# Given task
Return only the lines running from the line with "Write the OpenSCAD" down to the line with "shelf_edge_r = 2.2; // [1:0.1:3]", both included, exactly as they appear.

# Records to process
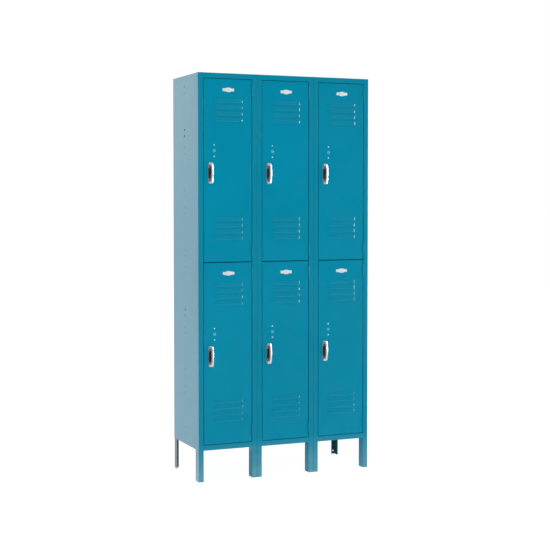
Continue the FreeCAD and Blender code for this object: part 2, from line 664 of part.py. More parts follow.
def handle_bezel():
    """Bowed cover round a finger recess that is open to the front and to the latch side."""
    half_width = HANDLE_WIDTH / 2
    half = HANDLE_HEIGHT / 2
    plate = rounded_plate(HANDLE_WIDTH, HANDLE_HEIGHT, HANDLE_CORNER, 0, -HANDLE_REACH - OVERCUT)
    cover = plate.common(bow(-half_width, half_width, half, HANDLE_END_REACH, HANDLE_REACH, 0))
    rim = [e for e in cover.Edges if e.BoundBox.YMax < -HANDLE_END_REACH + HANDLE_ROUND
           and e.BoundBox.XLength + e.BoundBox.ZLength > HANDLE_ROUND]
    cover = cover.makeFillet(HANDLE_ROUND, rim)
    z = RECESS_HEIGHT / 2
    mouth = block(-half_width - OVERCUT, STRAP_LEFT, -BEZEL_BASE, -HANDLE_REACH - OVERCUT, -z, z)
    pocket = bow(STRAP_LEFT - OVERCUT, half_width - BEZEL_WALL, z, HANDLE_REACH - POCKET_FALL,
                 HANDLE_REACH - BEZEL_WALL, -BEZEL_BASE)
    shackle_way = rod(EYE_RADIUS + OVERCUT, (half_width - 2 * BEZEL_WALL, -EYE_REACH, EYE_RISE),
                      (half_width + OVERCUT, -EYE_REACH, EYE_RISE))
    slot = stem_slot(OVERCUT, -2 * BEZEL_BASE)
    return cover.cut(mouth).cut(pocket).cut(slot).cut(shackle_way)


def lift_handle():
    """Finger lift in the recess with a curled foot and a padlock eye, and a stem through the door."""
    x0 = LIFT_GAP - HANDLE_WIDTH / 2
    x1 = HANDLE_WIDTH / 2 - BEZEL_WALL - LIFT_GAP
    y_back = -BEZEL_BASE - LIFT_STAND
    y_plate = y_back - LIFT_SHEET
    y_brow = LIFT_SHEET - LIFT_REACH
    z_shelf = LIFT_SHELF - LIFT_HALF
    plate = block(x0, x1, y_back, y_plate, -LIFT_HALF, LIFT_HALF)
    shelf = block(x0, x1, y_back, -LIFT_REACH, -LIFT_HALF, z_shelf)
    brow = block(x0, x1, y_brow, -LIFT_REACH, -LIFT_HALF, LIFT_BROW - LIFT_HALF)
    web_x = (x0 + x1) / 2
    half_web = LIFT_SHEET / 2
    y_web = -EYE_REACH - EYE_RADIUS - EYE_WALL
    z_web = EYE_RISE + EYE_RADIUS + EYE_CROWN
    web = block(web_x - half_web, web_x + half_web, y_plate, y_web, z_shelf, z_web)
    eye = rod(EYE_RADIUS, (web_x - LIFT_SHEET, -EYE_REACH, EYE_RISE),
              (web_x + LIFT_SHEET, -EYE_REACH, EYE_RISE))
    stem = block(-STEM_WIDTH / 2, STEM_WIDTH / 2, y_back, BAR_FRONT, -STEM_HEIGHT / 2, STEM_HEIGHT / 2)
    return fused([plate, shelf, brow, web, stem]).cut(eye)


def lock_bar():
    """Flat bar behind the door skin with a finger over each keeper, about the handle's centre."""
    x0 = BAR_X - HANDLE_INSET - BAR_WIDTH / 2
    y0 = BAR_FRONT
    reach = KEEPER_SPREAD + BAR_OVERRUN
    pieces = [block(x0, x0 + BAR_WIDTH, y0, y0 + BAR_SHEET, -reach, reach)]
    x_finger = KEEPER_X + (KEEPER_SHEET - FINGER_WIDTH) / 2 - DOOR_LEFT - HANDLE_INSET
    for way in (-1, 1):
        z = way * KEEPER_SPREAD + KEEPER_HEIGHT / 2 + FINGER_CLEARANCE
        pieces.append(block(x_finger, x0, y0, y0 + BAR_SHEET, z, z + FINGER_HEIGHT))
        pieces.append(block(x_finger, x_finger + FINGER_WIDTH, y0, y0 + FINGER_DEPTH, z, z + FINGER_HEIGHT))
    return fused(pieces)


# ---------------------------------------------------------------- plates, hooks, bumpers, bolts
def number_plate():
    """Blank plate with an oval centre and a riveted tab at each end."""
    strip = rounded_plate(PLATE_LENGTH, PLATE_HEIGHT, PLATE_HEIGHT / 5, 0, -PLATE_SHEET)
    oval = Part.Ellipse(Vec(0, 0, 0), PLATE_OVAL[0] / 2, PLATE_OVAL[1] / 2).toShape()
    oval.rotate(Vec(0, 0, 0), Vec(1, 0, 0), 90)
    centre = Part.Face(Part.Wire([oval])).extrude(Vec(0, -PLATE_SHEET, 0))
    return fused([strip, centre])


def dome(x, z, radius, lift, stand):
    """Domed rivet head or plug that stands on a surface at Y -stand."""
    ball_radius = (radius ** 2 + lift ** 2) / (2 * lift)
    ball = Part.makeSphere(ball_radius, Vec(0, ball_radius - lift, 0))
    cap = ball.common(block(-ball_radius, ball_radius, 0, -2 * lift, -ball_radius, ball_radius))
    return moved(cap, x, -stand, z)


def face_plates():
    """Number plate and lock hole cover with their rivets, at a door's own corner."""
    plate_x = DOOR_WIDTH / 2 + PLATE_SHIFT
    plate_z = DOOR_HEIGHT - PLATE_DROP
    lock_z = DOOR_HEIGHT / 2 - HANDLE_DROP + LOCK_RISE
    solids = [moved(number_plate(), plate_x, 0, plate_z)]
    solids.append(dome(LOCK_INSET, lock_z, LOCK_COVER_RADIUS, PLUG_HEAD, 0))
    for side in (-1, 1):
        x = plate_x + side * PLATE_RIVET_SPACING / 2
        z = lock_z + side * LOCK_RIVET_SPACING / 2
        solids.append(dome(x, plate_z, RIVET_RADIUS, RIVET_HEAD, PLATE_SHEET))
        solids.append(dome(LOCK_INSET, z, LOCK_RIVET_RADIUS, PLUG_HEAD, 0))
    return solids


def wall_hook(x_face, side, z):
    """Single-prong coat hook on a side sheet; side is +1 when it points to +X."""
    y = FRONT + HOLE_SETBACK
    half = HOOK_HOLE_SPACING / 2
    reach = half + HOOK_PLATE
    x_back = x_face + side * HOOK_SHEET
    plate = block(x_face, x_back, y - HOOK_PLATE, y + HOOK_PLATE, z - reach, z + reach)
    for way in (-1, 1):
        z_bolt = z + way * half
        plate = plate.cut(rod(BOLT_RADIUS + BOLT_CLEARANCE, (x_face - side * OVERCUT, y, z_bolt),
                              (x_back + side * OVERCUT, y, z_bolt)))
    root = (x_back - side * HOOK_SHEET / 2, y, z)
    elbow = (x_face + side * WALL_HOOK_ARM[0], y, z + WALL_HOOK_ARM[1])
    tip = (x_face + side * WALL_HOOK_TIP[0], y, z + WALL_HOOK_TIP[1])
    pieces = [plate, rod(HOOK_ROD, root, elbow), Part.makeSphere(HOOK_ROD, Vec(*elbow)),
              rod(HOOK_ROD, elbow, tip), Part.makeSphere(HOOK_BALL, Vec(*tip))]
    behind = block(x_face, x_face - side * HOOK_PLATE, y - HOOK_PLATE, y + HOOK_PLATE, z - reach, z + reach)
    return fused(pieces).cut(behind)


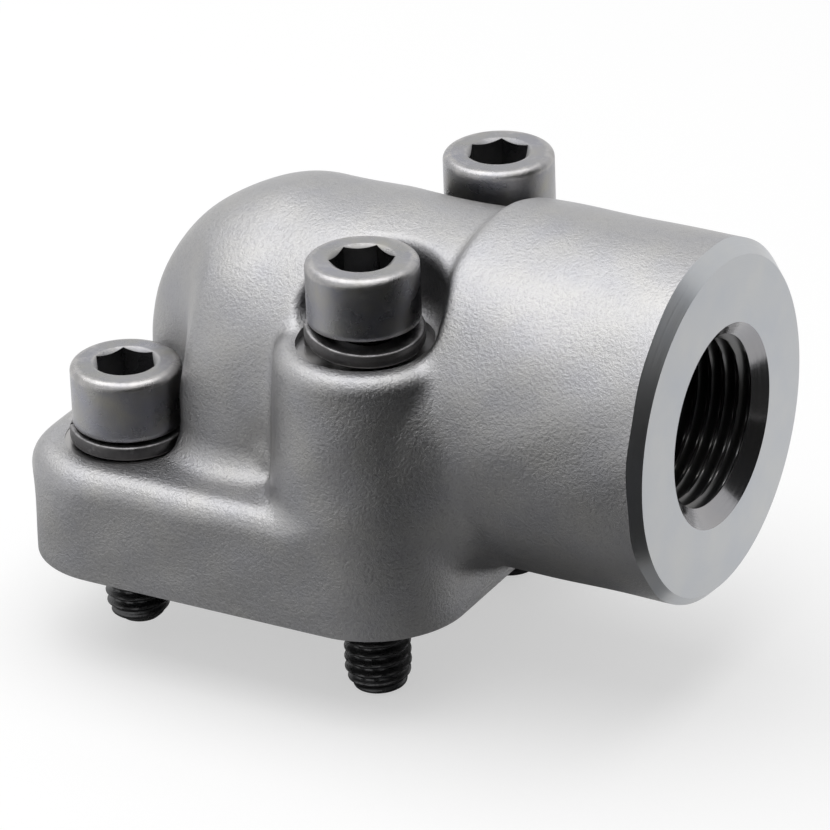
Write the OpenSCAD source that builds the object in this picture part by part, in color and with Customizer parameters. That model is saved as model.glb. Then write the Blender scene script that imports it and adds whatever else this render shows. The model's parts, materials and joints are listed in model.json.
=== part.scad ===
// Angle port flange for a small gear pump: a cast 90 degree elbow with a square
// four-bolt foot, a face seal in the foot, a threaded outlet, two short and two
// long socket-head cap screws and a spring washer under each head.
// Millimetres, +Z up. The origin is the centre of the bolt square on the mounting
// face, the outlet points along +X and the screws reach below the face.

/* [Foot] */
// Diameter of the circle through the four screw axes
bolt_circle_d = 35; // [33:0.5:40]
// Radius of each upright corner of the foot, about its screw axis
corner_r = 8.8; // [7.6:0.1:10]
// Height of the low shelf above the mounting face
shelf_h = 10.5; // [9:0.5:13]
// Rounding of the shelf's upper edge
shelf_edge_r = 2.2; // [1:0.1:3]

/* [Screw seats] */
// Height of the tall bosses' seats above the mounting face
tall_seat_h = 24.3; // [23:0.1:27]
// Depth of the tall seats below the bosses' rims
tall_seat_depth = 0.6; // [0.1:0.1:1]
// Diameter of the spot face cut into each tall boss
tall_spot_d = 12.2; // [11.6:0.1:12.8]
// Diameter of the pocket cast round each tall screw's head
tall_pocket_d = 14.2; // [13:0.1:15]
// Rounding of the tall bosses' rims
boss_edge_r = 1.4; // [0.6:0.1:1.8]
// Depth of the low seats below the shelf
low_seat_depth = 0.1; // [0.1:0.1:2]
// Diameter of the pocket cut round each low seat
low_pocket_d = 11.4; // [11.2:0.1:13]

/* [Elbow] */
// Height of the cast outlet's axis above the mounting face
axis_h = 17.3; // [17:0.1:19]
// How far the machined outlet's axis lies below the cast one
port_drop = 0.3; // [0:0.1:0.5]
// Outer radius of the dome, the column under it and the neck
dome_r = 14.8; // [14:0.1:15.5]
// Casting fillet at the foot of the column
foot_fillet_r = 2.6; // [1:0.1:3.5]
// Casting fillet between the column and each tall boss
boss_fillet_r = 3; // [1.5:0.1:5]
// Radius of the oil passage
passage_r = 7; // [5:0.1:7.2]

/* [Outlet tube] */
// Distance from the bolt square's centre to the machined end face
outlet_reach = 40.6; // [36:0.2:60]
// Outer radius of the outlet tube
tube_r = 16.2; // [15.8:0.1:17]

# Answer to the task
Write the OpenSCAD source that builds the object in this picture part by part, in color and with Customizer parameters. That model is saved as model.glb. Then write the Blender scene script that imports it and adds whatever else this render shows. The model's parts, materials and joints are listed in model.json.
=== part.scad ===
// Angle port flange for a small gear pump: a cast 90 degree elbow with a square
// four-bolt foot, a face seal in the foot, a threaded outlet, two short and two
// long socket-head cap screws and a spring washer under each head.
// Millimetres, +Z up. The origin is the centre of the bolt square on the mounting
// face, the outlet points along +X and the screws reach below the face.

/* [Foot] */
// Diameter of the circle through the four screw axes
bolt_circle_d = 35; // [33:0.5:40]
// Radius of each upright corner of the foot, about its screw axis
corner_r = 8.8; // [7.6:0.1:10]
// Height of the low shelf above the mounting face
shelf_h = 10.5; // [9:0.5:13]
// Rounding of the shelf's upper edge
shelf_edge_r = 2.2; // [1:0.1:3]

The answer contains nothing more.